Since FRELIMO has held power in Mozambique in one way or another since independence in 1975, RENAMO’s demands for political inclusion are not without cause and the country has seen an uptick in violence and kidnappings carried out by a militia loyal to RENAMO. At present the country is holding steady, but investors should be aware that political conflict, if not armed violence, could once again rear its head.
If these troubles were not enough, the country’s increasing fiscal deficit is also cause for concern. According to the African Development Bank, the country’s fiscal deficit has recently worsened, going from 8.2 percent in 2012 to an expected 9.5 percent in 2014. This could put downward pressure on the currency, which sank 0.85-percent against the U.S. dollar in 2013, though low inflation has so far kept currency depreciation mostly in check. At the very least, concern over the deficit could make spreading the wealth – key to Mozambique’s continued political stability – more economically difficult as time goes on.

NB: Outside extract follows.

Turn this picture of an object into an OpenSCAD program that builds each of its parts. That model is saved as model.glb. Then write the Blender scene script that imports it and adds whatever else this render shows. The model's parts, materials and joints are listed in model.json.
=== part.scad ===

Finally, another concern is the degree to which Mozambique’s legal institutions hamper growth. Contract enforcement – a cornerstone of capitalist development – is far too time-consuming and expensive in Mozambique. In part this is due to a lack of human capital – the raw numbers of lawyers and judges necessary to keep the system going – but also the degree to which corruption is and is likely to remain a significant problem. Likewise, continuing legal restrictions on the buying, selling, and development of land that date back to the socialist era also pose significant threats to the country’s continued prosperity.
Still, despite all that, peace, reform, liberalization, and democracy have produced significant growth that lifted many Mozambicans out of poverty. Combined with a laser-like focus on poverty reduction by Mozambique’s second president, the country made much progress remaking its image from a poor, war-torn place during the late 20th century to one where its people stand a good chance of making good on the opportunity and promise of a globalized, 21st-century economy.
Mozambique has great potential – if, that is, politics doesn’t get in the way.